Para Ricardo Delgado, dono da consultoria Analytica, a chance de mudança na política cambial é remota. "O atual nível de divisas equivale a cerca de 10% do PIB da Argentina. Podemos pensar em desdobramento do câmbio se desaparecer o superávit comercial e se as reservas caírem a um nível insustentável. Crises cambiais na Argentina aconteceram quando as reservas ficaram abaixo de 5% do PIB. E a balança comercial ainda está positiva", disse.

Tanto Delgado quanto Espert descartaram a adoção de uma centralização de câmbio, adotada na América Latina pela Venezuela.

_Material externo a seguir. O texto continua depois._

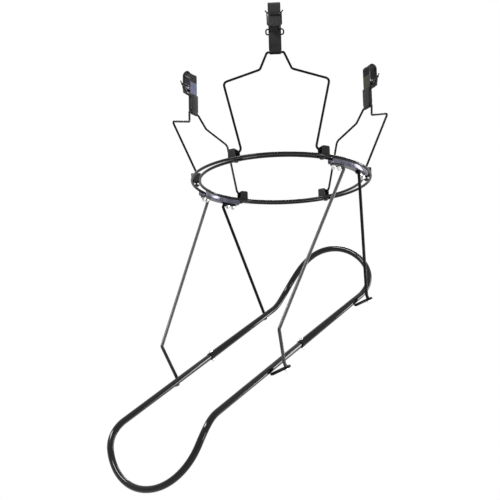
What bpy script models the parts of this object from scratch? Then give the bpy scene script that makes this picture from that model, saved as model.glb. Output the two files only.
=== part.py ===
"""Return chute of bent tube and wire that hangs below a round support tube.

Three over-centre clips grip the support tube.  Each clip carries a wire bracket, whose two ends sit in
plastic guide blocks.  The blocks ride on a double-rod ring and keep it level while it turns, and the ring
carries a sloping tubular chute on four hangers.

The origin is the centre of the support tube's circle, +Z is up and the chute's exit is towards -Y.  One
clip station is modelled as it would stand at the -Y side and is then turned about Z to each of its three
places.  Lengths are metres, and the support tube itself is not part of the model.
"""

import math

import bmesh
import bpy
from mathutils import Matrix, Vector

# Support tube that the clips hold, and the three clip stations round it
SUPPORT_CIRCLE_R = 0.2365
SUPPORT_TUBE_R = 0.008
STATION_COUNT = 3
FIRST_STATION_DEG = 36.6

# Clearances and overruns
SEAT_GAP = 0.0003
RUN_GAP = 0.00035
PIN_GAP = 0.0003
CUT_OVERRUN = 0.001

# Strap over the support tube, with its hooked lip
STRAP_WIDTH = 0.025
STRAP_THICKNESS = 0.0024
STRAP_TUBE_GAP = 0.0004
STRAP_LEG_DROP = 0.0152
STRAP_TAIL_WIDTH = 0.016
STRAP_TAIL_DEPTH = 0.024
LIP_R = 0.0034
LIP_SWEEP_DEG = 140

# Moulded clip body and its knuckle on the bracket's top bar
BODY_TOP_DROP = 0.0463
BODY_THICKNESS = 0.0088
BODY_STEP_DROP = 0.076
BODY_STEP = 0.0007
KNUCKLE_WALL = 0.0014
KNUCKLE_WIDTH = 0.022
KNUCKLE_MOUTH_SHARE = 0.8
KNUCKLE_MOUTH_DEG = -50

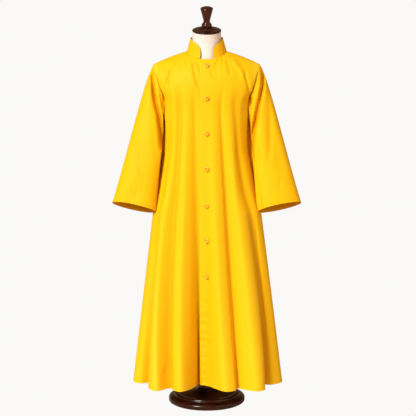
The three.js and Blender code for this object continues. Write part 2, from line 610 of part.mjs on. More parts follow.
function sleeveFold(side, at, t) {
  let depth = 0;
  for (const fold of SLEEVE_FOLDS) {
    if (fold.side !== side || t < fold.from || t > fold.to) continue;
    const share = (t - fold.from) / (fold.to - fold.from);
    const off = (at - lerp(fold.fromAt, fold.toAt, share)) / fold.spread;
    const start = fold.from < SLEEVE_FOLD_EASE ? 1 : ease((t - fold.from) / SLEEVE_FOLD_EASE);
    const finish = fold.to === 1 ? 1 : ease((fold.to - t) / SLEEVE_FOLD_EASE);
    depth += fold.depth * Math.exp(-off * off) * start * finish * ease(t / SLEEVE_FOLD_EASE);
  }
  return depth;
}

// Loop of the body's armhole on one side, on the left from the shoulder over the front.
function armholeLoop(side) {
  const name = side > 0 ? "left" : "right";
  const front = columnOf(`${name}_corner`);
  const back = columnOf(`back_${name}_corner`);
  const end = side > 0 ? back : back - columnCount;
  const loop = [];
  for (let r = topRow; r > chestRow; r -= 1) loop.push(body[r][front]);
  for (let c = front; c !== end; c += side) loop.push(body[chestRow][wrapColumn(c)]);
  for (let r = chestRow; r < topRow; r += 1) loop.push(body[r][back]);
  return loop.map((p) => mirrored(p, side));
}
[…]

Nos últimos dias, desde a reeleição, o governo baixou medidas para elevar a oferta de dólares, obrigando exportadores de minério e de petróleo e gás a trazer para o mercado doméstico os recursos conseguidos no exterior e forçando seguradoras a repatriar aplicações. Espera-se que, a partir de janeiro, a liquidação das exportações alivie a situação. "Os dois primeiros trimestres do ano tradicionalmente representam um maior afluxo de recursos", disse Delgado.

O dólar passou a fazer parte da vida cotidiana do argentino desde 4 de junho de 1975, data em que ocorreu o "rodrigazo", um plano econômico do então ministro da Fazenda Celestino Rodrigo, do governo de Isabel Perón. Naquela ocasião, uma megadesvalorização produziu uma hiperinflação e fez com que o dólar passasse a ser a principal reserva de capital no país. Ditaduras militares e trocas de moeda não alteraram esta situação.

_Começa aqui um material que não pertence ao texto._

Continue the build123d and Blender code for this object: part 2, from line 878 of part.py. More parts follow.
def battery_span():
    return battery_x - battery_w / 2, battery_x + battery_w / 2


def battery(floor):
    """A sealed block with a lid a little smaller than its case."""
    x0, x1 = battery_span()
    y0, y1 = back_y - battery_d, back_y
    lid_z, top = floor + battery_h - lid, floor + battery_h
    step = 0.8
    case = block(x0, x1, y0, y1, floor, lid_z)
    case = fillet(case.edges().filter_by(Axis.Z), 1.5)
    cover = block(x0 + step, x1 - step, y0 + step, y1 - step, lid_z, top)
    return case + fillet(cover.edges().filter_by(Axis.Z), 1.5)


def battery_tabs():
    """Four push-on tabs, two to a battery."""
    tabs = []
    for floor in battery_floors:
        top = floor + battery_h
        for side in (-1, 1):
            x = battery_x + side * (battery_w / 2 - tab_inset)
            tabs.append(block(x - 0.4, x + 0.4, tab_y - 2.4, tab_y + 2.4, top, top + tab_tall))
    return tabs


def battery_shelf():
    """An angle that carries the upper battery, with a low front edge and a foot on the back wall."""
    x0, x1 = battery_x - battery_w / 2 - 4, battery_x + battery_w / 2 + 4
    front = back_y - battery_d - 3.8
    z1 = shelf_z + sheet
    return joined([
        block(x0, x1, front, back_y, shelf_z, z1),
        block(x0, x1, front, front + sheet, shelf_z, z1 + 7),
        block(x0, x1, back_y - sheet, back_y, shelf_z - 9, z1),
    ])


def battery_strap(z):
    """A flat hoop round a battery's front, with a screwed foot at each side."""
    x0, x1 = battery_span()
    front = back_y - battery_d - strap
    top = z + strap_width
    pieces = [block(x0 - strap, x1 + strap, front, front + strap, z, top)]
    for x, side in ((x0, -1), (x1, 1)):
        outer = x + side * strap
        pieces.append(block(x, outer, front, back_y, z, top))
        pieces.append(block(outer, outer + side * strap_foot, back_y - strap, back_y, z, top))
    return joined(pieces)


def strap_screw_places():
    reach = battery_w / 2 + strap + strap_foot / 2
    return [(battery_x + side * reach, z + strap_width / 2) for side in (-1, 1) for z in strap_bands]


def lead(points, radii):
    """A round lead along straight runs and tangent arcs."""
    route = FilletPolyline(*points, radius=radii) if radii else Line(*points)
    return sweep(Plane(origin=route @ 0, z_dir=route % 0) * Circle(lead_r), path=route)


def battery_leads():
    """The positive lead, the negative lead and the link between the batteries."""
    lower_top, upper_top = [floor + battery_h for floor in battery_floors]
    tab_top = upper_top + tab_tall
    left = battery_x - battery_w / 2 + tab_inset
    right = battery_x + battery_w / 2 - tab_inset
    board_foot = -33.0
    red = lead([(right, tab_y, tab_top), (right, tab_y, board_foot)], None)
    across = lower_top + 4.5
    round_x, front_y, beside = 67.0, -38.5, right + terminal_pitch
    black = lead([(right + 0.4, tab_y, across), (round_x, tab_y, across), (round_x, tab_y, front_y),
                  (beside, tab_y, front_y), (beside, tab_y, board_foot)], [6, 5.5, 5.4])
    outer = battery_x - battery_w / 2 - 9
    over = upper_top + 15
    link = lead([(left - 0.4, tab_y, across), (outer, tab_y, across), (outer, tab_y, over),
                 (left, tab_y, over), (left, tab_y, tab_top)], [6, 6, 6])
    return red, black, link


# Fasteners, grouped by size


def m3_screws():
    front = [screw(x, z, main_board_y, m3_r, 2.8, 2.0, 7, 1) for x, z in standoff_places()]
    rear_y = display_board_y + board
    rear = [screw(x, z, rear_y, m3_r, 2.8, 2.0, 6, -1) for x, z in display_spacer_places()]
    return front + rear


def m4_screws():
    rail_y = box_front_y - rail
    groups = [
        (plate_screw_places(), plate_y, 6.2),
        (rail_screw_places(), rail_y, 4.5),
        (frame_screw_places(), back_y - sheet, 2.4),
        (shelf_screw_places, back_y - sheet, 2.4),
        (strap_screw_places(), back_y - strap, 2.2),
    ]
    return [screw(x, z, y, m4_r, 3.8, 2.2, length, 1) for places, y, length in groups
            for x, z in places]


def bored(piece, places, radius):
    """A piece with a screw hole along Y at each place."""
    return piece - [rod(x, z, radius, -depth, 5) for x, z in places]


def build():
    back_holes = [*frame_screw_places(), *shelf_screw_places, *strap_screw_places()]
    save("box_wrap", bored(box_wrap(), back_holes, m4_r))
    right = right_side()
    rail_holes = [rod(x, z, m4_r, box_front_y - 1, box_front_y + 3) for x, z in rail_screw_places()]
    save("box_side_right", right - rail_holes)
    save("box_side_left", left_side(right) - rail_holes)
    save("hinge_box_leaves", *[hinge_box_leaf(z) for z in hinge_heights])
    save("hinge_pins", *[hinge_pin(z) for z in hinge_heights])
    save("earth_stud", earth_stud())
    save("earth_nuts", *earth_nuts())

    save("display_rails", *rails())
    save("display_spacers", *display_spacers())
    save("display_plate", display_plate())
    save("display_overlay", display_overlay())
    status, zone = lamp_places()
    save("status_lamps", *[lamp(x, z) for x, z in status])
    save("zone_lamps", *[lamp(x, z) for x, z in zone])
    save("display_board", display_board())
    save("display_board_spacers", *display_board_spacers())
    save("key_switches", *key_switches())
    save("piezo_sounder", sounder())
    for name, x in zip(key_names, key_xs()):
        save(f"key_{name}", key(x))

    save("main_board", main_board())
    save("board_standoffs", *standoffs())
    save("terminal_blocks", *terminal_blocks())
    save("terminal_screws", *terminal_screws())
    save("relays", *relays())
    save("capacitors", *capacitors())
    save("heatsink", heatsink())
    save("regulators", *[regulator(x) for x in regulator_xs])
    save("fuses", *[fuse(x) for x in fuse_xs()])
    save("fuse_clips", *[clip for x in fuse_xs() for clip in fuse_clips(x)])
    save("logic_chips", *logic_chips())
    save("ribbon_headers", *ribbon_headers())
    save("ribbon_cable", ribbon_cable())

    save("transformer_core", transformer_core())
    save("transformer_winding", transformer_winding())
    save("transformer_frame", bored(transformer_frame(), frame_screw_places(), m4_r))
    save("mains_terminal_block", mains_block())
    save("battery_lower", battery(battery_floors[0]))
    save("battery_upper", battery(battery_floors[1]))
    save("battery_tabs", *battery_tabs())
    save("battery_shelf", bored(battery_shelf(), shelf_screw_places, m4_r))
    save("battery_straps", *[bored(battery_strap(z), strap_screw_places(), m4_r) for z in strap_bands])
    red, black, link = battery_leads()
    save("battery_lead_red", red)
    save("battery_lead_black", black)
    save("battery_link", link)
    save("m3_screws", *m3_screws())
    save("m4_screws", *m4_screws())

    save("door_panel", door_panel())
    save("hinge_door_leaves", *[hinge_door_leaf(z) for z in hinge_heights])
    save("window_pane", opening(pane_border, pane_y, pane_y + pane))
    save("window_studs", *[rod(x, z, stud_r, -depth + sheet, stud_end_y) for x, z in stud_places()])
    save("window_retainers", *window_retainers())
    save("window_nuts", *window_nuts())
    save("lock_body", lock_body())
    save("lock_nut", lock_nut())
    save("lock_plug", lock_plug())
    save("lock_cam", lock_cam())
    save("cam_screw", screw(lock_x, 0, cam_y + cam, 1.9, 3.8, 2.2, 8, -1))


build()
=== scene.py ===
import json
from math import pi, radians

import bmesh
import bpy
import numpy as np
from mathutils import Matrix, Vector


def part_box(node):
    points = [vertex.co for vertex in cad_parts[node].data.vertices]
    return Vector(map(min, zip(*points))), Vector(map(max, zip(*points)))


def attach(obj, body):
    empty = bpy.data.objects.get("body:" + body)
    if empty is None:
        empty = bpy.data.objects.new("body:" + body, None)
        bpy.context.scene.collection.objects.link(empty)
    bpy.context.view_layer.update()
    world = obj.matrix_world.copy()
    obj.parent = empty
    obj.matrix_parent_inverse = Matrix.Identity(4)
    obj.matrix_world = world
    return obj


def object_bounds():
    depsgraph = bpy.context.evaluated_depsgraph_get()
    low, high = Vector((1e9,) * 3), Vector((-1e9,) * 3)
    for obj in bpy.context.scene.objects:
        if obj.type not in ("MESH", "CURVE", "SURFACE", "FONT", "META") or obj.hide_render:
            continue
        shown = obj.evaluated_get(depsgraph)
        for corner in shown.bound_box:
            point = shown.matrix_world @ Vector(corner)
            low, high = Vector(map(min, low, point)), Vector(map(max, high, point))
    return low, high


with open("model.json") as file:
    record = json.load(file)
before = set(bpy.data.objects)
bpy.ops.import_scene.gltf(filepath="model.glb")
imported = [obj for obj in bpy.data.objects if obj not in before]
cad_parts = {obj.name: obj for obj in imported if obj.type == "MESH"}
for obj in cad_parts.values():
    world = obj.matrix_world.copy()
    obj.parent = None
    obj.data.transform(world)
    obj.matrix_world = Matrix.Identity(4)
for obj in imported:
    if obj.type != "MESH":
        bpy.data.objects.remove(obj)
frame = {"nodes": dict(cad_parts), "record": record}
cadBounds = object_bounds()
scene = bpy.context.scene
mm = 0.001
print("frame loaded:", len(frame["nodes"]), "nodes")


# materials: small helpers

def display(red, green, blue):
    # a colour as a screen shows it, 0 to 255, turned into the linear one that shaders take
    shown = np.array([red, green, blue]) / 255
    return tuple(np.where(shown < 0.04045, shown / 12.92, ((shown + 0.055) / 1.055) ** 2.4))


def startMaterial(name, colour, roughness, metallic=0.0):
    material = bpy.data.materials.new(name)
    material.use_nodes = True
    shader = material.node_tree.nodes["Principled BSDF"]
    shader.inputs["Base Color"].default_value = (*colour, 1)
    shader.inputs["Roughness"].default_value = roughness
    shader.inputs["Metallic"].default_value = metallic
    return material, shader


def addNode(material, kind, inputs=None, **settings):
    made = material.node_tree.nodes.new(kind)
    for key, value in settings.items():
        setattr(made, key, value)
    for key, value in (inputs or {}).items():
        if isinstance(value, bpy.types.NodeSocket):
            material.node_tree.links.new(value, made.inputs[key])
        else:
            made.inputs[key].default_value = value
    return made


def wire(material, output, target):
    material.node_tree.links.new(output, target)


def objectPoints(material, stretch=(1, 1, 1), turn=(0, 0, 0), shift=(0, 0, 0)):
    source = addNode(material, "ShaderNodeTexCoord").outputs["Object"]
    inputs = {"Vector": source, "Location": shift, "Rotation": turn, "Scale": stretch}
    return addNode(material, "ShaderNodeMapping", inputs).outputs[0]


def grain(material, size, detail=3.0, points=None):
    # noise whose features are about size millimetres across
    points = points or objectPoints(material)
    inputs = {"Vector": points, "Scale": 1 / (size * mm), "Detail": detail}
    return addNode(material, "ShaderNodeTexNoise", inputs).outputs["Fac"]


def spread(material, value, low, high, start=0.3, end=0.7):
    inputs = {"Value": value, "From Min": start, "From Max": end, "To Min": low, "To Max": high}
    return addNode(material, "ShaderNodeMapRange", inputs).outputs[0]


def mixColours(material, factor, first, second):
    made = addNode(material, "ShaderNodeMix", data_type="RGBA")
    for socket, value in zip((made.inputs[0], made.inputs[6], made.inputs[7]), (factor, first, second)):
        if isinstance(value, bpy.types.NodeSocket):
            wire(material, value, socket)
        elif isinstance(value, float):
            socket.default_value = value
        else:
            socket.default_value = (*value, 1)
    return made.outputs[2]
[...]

"A Argentina possui hoje a maior quantidade de dólares em circulação na economia depois dos Estados Unidos", comentou Delgado. "É provável que haja pelo menos US$ 60 bilhões entesourados em espécie por poupadores na Argentina", afirmou Bocco.

O crescimento da inflação - cujo índice oficial é manipulado desde 2007 - incentivou a procura por dólares, já que as aplicações financeiras deixaram de oferecer taxas de juros atraentes para captar recursos que não são destinados ao consumo. As taxas privadas, como a Badlar, remuneram o capital a 14% a 20% ao ano, abaixo das estimativas não oficiais da inflação. A valorização imobiliária também impulsiona a procura por dólares. Na Argentina, é permitida a compra e venda de imóveis em moeda estrangeira.